Come realizzare questo complesso disegno, per avere servizi di qualità?

Definendo puntualmente luoghi e responsabilità, affidando a questi luoghi e quelle responsabilità i fondi necessari per realizzare l’integrazione. Nel rispetto e valorizzazione della cultura sanitaria e sociale insieme. Proponiamo dunque di riconoscere a sanità e sociale la comune responsabilità e possibilità di pensare, progettare ed erogare i servizi ad alta integrazione. Contemporaneamente è necessario che l’Azienda Sanitaria si confronti con la dimensione territoriale interagendo con essa, nel rispetto delle responsabilità attribuite alla Comunità di valle.
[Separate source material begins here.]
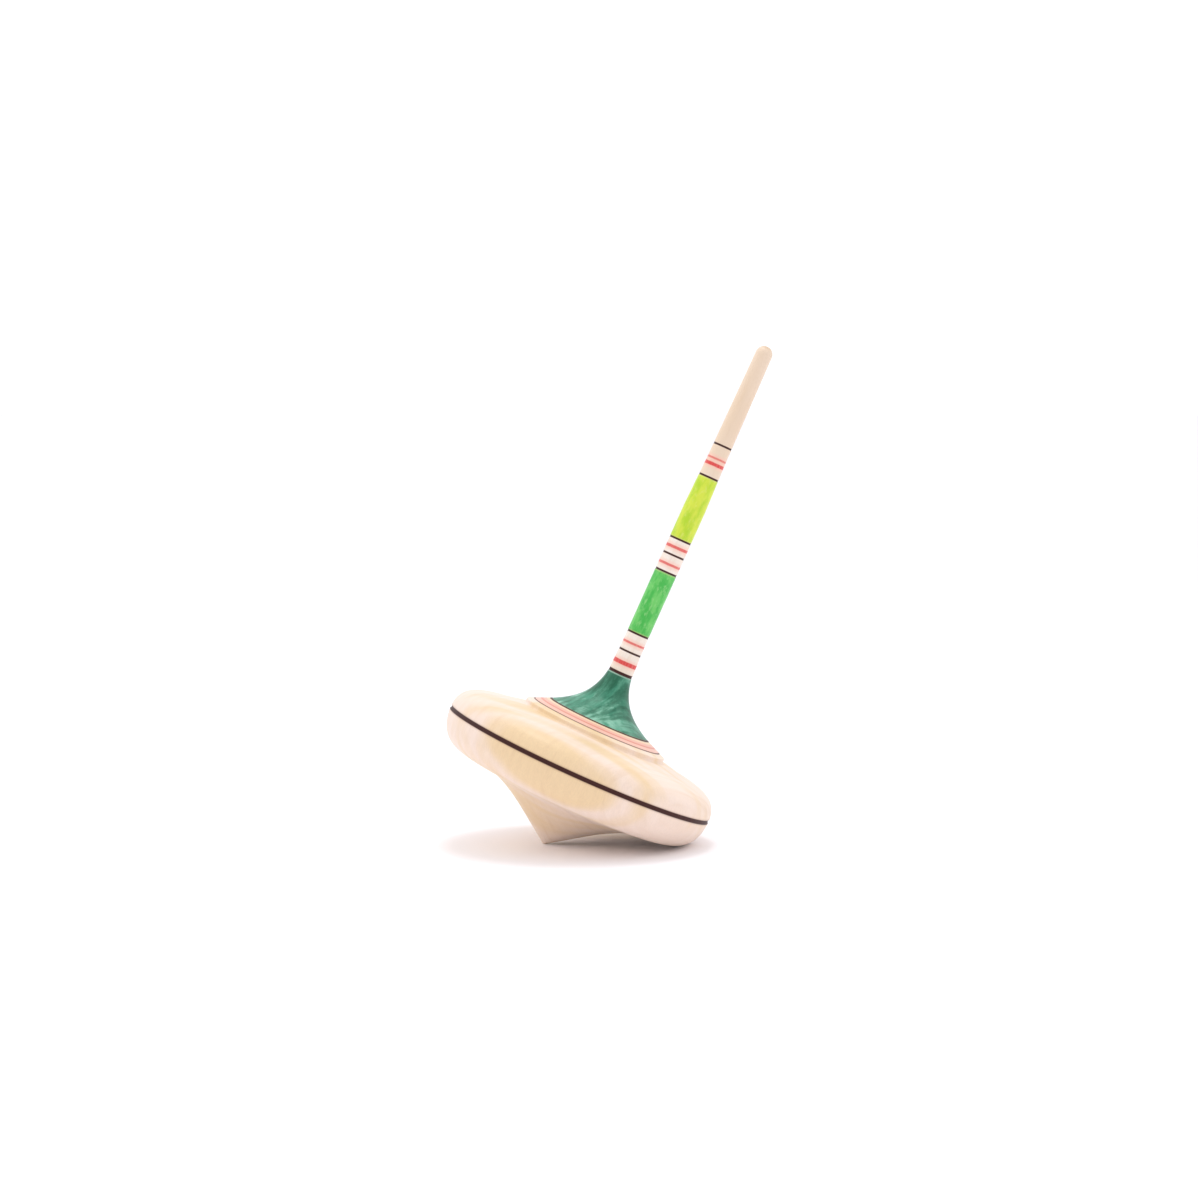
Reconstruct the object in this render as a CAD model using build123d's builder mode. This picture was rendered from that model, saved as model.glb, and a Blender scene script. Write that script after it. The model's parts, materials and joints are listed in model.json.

È necessario che il “Punto unico di Accesso” opportunamente previsto dall’assessore nel suo disegno di legge non sia espressione dell’Azienda Sanitaria e sotto il controllo distretto del direttore per l’integrazione socio-sanitaria, ma sia l’espressione concreta ed operativa di una integrazione delle culture e delle prassi che avviene a monte: nel tavolo per il coordinamento dell’integrazione socio sanitaria e a livello di comunità di valle. Dobbiamo resistere alla tentazione di aziendalizzare per semplificare o per evitare la fatica della progettazione condivisa: non basta fissare gli obiettivi, individuare la responsabilità in una unica persona e affidare a questa la gestione dei finanziamenti. Il welfare di comunità funziona in maniera più complessa ed equilibrata. Ed è con la modalità della co-progettazione e della corresponsabilizzazione che il sistema regge. Il resto rischia di non costruire servizi integrati e capaci di una piena presa in carico. e di produrre un innalzamento della spesa e una abbassamenti della qualità. Dobbiamo recuperare la profonda convinzione e la fiducia che le comunità, sostenute, ascoltate e promosse, sono a loro volta capace di sostenere, ascoltare e promuovere anche chi è più fragile.